Instructions to follow >> Output all lines exactly.

Data records >>
==========

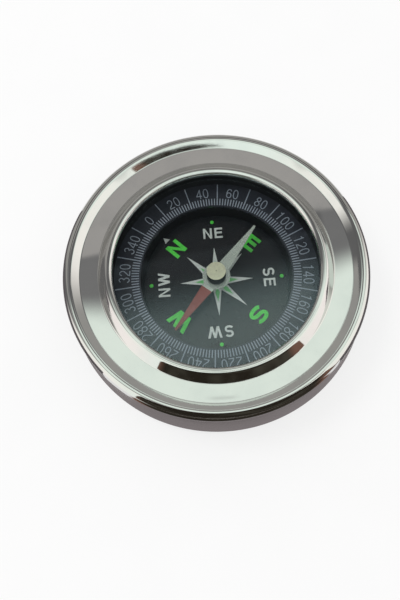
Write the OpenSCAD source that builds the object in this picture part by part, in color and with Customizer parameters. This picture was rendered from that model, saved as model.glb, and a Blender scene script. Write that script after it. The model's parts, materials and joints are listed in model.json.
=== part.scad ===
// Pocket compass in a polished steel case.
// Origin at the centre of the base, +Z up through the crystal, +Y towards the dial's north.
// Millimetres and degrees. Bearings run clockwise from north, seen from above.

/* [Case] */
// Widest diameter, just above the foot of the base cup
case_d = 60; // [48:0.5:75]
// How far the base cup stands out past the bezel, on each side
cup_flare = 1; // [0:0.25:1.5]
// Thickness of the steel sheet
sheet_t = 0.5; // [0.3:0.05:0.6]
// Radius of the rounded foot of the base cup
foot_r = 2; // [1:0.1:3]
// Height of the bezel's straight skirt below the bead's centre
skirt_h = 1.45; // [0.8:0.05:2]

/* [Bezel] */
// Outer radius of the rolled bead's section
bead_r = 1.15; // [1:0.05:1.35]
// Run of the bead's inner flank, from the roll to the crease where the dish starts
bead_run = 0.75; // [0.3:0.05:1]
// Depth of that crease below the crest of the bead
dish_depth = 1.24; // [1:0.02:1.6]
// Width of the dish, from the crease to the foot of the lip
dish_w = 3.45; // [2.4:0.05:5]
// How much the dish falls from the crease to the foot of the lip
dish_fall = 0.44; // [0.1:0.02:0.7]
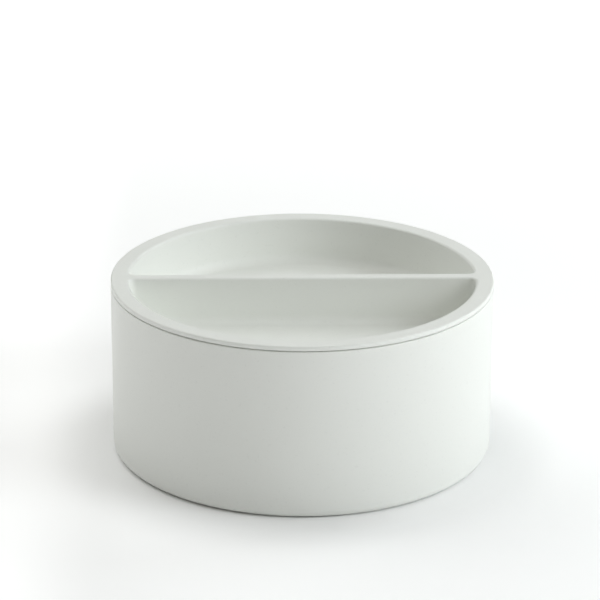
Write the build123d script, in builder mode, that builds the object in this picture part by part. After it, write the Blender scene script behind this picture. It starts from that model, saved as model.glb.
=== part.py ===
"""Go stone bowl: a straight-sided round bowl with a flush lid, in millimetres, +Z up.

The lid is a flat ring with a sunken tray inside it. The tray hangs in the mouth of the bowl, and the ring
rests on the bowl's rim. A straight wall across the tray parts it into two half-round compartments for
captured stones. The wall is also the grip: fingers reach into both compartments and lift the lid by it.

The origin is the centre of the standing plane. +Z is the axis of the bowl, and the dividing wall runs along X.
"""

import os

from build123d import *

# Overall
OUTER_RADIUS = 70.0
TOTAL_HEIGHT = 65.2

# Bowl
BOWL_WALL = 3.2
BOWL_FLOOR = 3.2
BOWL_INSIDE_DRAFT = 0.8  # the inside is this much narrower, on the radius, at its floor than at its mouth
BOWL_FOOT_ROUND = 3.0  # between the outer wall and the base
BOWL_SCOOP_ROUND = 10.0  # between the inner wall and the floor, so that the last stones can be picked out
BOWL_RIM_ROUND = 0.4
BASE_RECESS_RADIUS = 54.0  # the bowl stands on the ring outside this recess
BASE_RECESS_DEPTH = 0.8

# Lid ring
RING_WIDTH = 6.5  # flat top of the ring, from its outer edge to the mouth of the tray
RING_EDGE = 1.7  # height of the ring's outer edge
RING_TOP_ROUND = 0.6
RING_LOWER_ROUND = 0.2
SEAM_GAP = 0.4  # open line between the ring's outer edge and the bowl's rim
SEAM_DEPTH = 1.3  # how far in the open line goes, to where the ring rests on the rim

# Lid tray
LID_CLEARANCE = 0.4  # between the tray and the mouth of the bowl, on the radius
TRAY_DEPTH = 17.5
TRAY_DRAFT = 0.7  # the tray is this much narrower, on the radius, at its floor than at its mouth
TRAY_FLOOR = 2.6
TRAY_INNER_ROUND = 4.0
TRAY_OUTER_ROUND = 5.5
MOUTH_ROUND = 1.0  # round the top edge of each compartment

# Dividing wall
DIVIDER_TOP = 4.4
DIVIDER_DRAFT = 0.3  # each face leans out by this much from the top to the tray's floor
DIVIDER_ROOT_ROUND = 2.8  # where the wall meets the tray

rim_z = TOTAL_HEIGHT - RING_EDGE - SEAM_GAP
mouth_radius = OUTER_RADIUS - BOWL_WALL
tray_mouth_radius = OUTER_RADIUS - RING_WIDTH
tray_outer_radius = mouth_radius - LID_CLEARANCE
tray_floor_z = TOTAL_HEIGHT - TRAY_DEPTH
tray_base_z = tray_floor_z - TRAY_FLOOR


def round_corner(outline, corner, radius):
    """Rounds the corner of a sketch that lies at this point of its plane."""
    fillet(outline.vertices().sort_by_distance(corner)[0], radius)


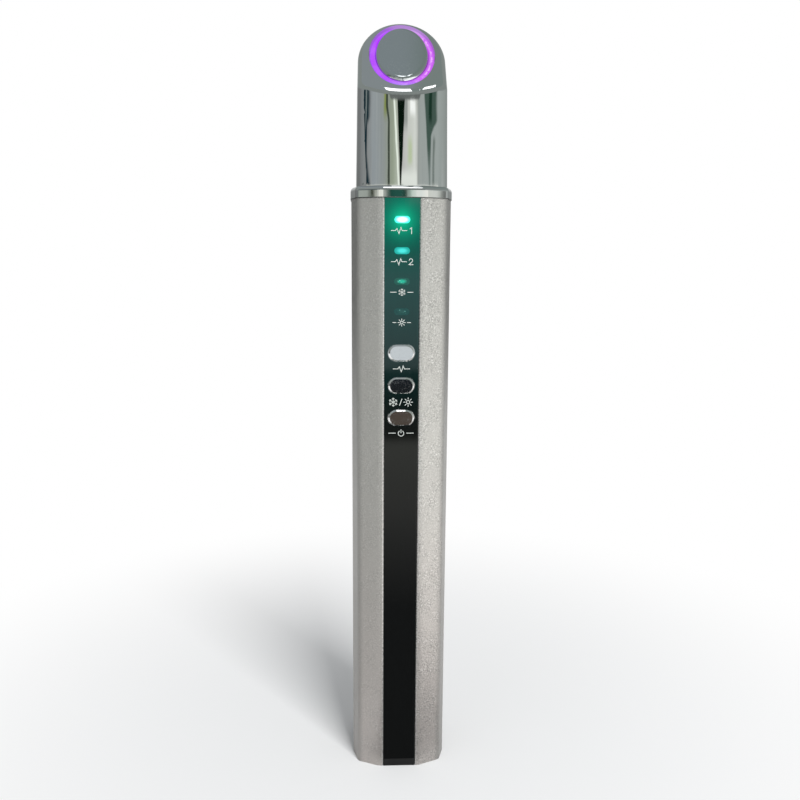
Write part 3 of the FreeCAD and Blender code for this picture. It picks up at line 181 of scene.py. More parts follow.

==========

Output for this task >>
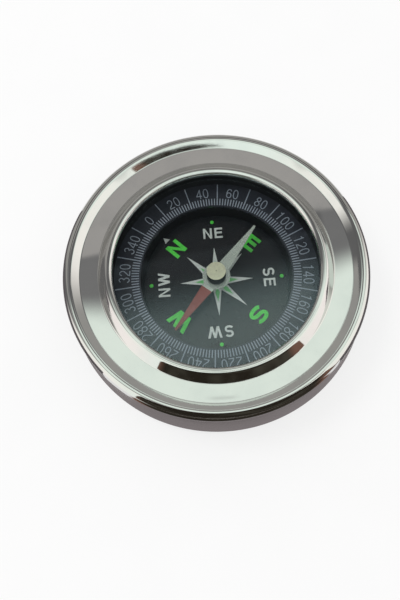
Write the OpenSCAD source that builds the object in this picture part by part, in color and with Customizer parameters. This picture was rendered from that model, saved as model.glb, and a Blender scene script. Write that script after it. The model's parts, materials and joints are listed in model.json.
=== part.scad ===
// Pocket compass in a polished steel case.
// Origin at the centre of the base, +Z up through the crystal, +Y towards the dial's north.
// Millimetres and degrees. Bearings run clockwise from north, seen from above.

/* [Case] */
// Widest diameter, just above the foot of the base cup
case_d = 60; // [48:0.5:75]
// How far the base cup stands out past the bezel, on each side
cup_flare = 1; // [0:0.25:1.5]
// Thickness of the steel sheet
sheet_t = 0.5; // [0.3:0.05:0.6]
// Radius of the rounded foot of the base cup
foot_r = 2; // [1:0.1:3]
// Height of the bezel's straight skirt below the bead's centre
skirt_h = 1.45; // [0.8:0.05:2]

/* [Bezel] */
// Outer radius of the rolled bead's section
bead_r = 1.15; // [1:0.05:1.35]
// Run of the bead's inner flank, from the roll to the crease where the dish starts
bead_run = 0.75; // [0.3:0.05:1]
// Depth of that crease below the crest of the bead
dish_depth = 1.24; // [1:0.02:1.6]
// Width of the dish, from the crease to the foot of the lip
dish_w = 3.45; // [2.4:0.05:5]
// How much the dish falls from the crease to the foot of the lip
dish_fall = 0.44; // [0.1:0.02:0.7]
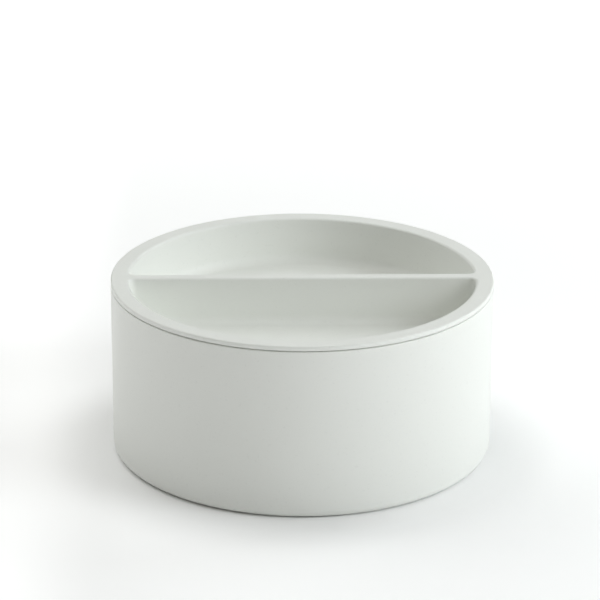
Write the build123d script, in builder mode, that builds the object in this picture part by part. After it, write the Blender scene script behind this picture. It starts from that model, saved as model.glb.
=== part.py ===
"""Go stone bowl: a straight-sided round bowl with a flush lid, in millimetres, +Z up.

The lid is a flat ring with a sunken tray inside it. The tray hangs in the mouth of the bowl, and the ring
rests on the bowl's rim. A straight wall across the tray parts it into two half-round compartments for
captured stones. The wall is also the grip: fingers reach into both compartments and lift the lid by it.

The origin is the centre of the standing plane. +Z is the axis of the bowl, and the dividing wall runs along X.
"""

import os

from build123d import *

# Overall
OUTER_RADIUS = 70.0
TOTAL_HEIGHT = 65.2

# Bowl
BOWL_WALL = 3.2
BOWL_FLOOR = 3.2
BOWL_INSIDE_DRAFT = 0.8  # the inside is this much narrower, on the radius, at its floor than at its mouth
BOWL_FOOT_ROUND = 3.0  # between the outer wall and the base
BOWL_SCOOP_ROUND = 10.0  # between the inner wall and the floor, so that the last stones can be picked out
BOWL_RIM_ROUND = 0.4
BASE_RECESS_RADIUS = 54.0  # the bowl stands on the ring outside this recess
BASE_RECESS_DEPTH = 0.8

# Lid ring
RING_WIDTH = 6.5  # flat top of the ring, from its outer edge to the mouth of the tray
RING_EDGE = 1.7  # height of the ring's outer edge
RING_TOP_ROUND = 0.6
RING_LOWER_ROUND = 0.2
SEAM_GAP = 0.4  # open line between the ring's outer edge and the bowl's rim
SEAM_DEPTH = 1.3  # how far in the open line goes, to where the ring rests on the rim

# Lid tray
LID_CLEARANCE = 0.4  # between the tray and the mouth of the bowl, on the radius
TRAY_DEPTH = 17.5
TRAY_DRAFT = 0.7  # the tray is this much narrower, on the radius, at its floor than at its mouth
TRAY_FLOOR = 2.6
TRAY_INNER_ROUND = 4.0
TRAY_OUTER_ROUND = 5.5
MOUTH_ROUND = 1.0  # round the top edge of each compartment

# Dividing wall
DIVIDER_TOP = 4.4
DIVIDER_DRAFT = 0.3  # each face leans out by this much from the top to the tray's floor
DIVIDER_ROOT_ROUND = 2.8  # where the wall meets the tray

rim_z = TOTAL_HEIGHT - RING_EDGE - SEAM_GAP
mouth_radius = OUTER_RADIUS - BOWL_WALL
tray_mouth_radius = OUTER_RADIUS - RING_WIDTH
tray_outer_radius = mouth_radius - LID_CLEARANCE
tray_floor_z = TOTAL_HEIGHT - TRAY_DEPTH
tray_base_z = tray_floor_z - TRAY_FLOOR


def round_corner(outline, corner, radius):
    """Rounds the corner of a sketch that lies at this point of its plane."""
    fillet(outline.vertices().sort_by_distance(corner)[0], radius)


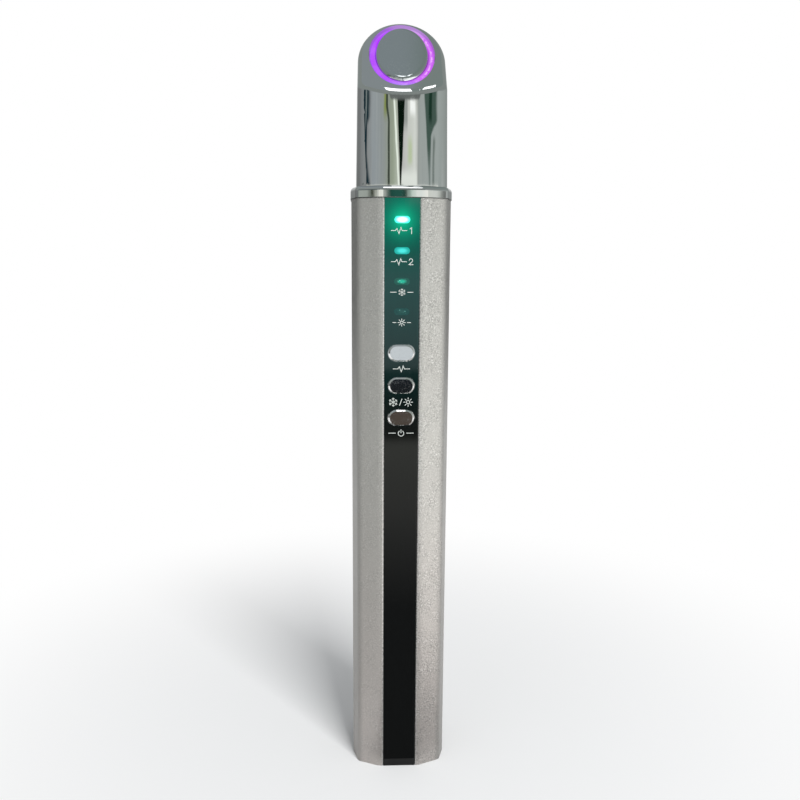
Write part 3 of the FreeCAD and Blender code for this picture. It picks up at line 181 of scene.py. More parts follow.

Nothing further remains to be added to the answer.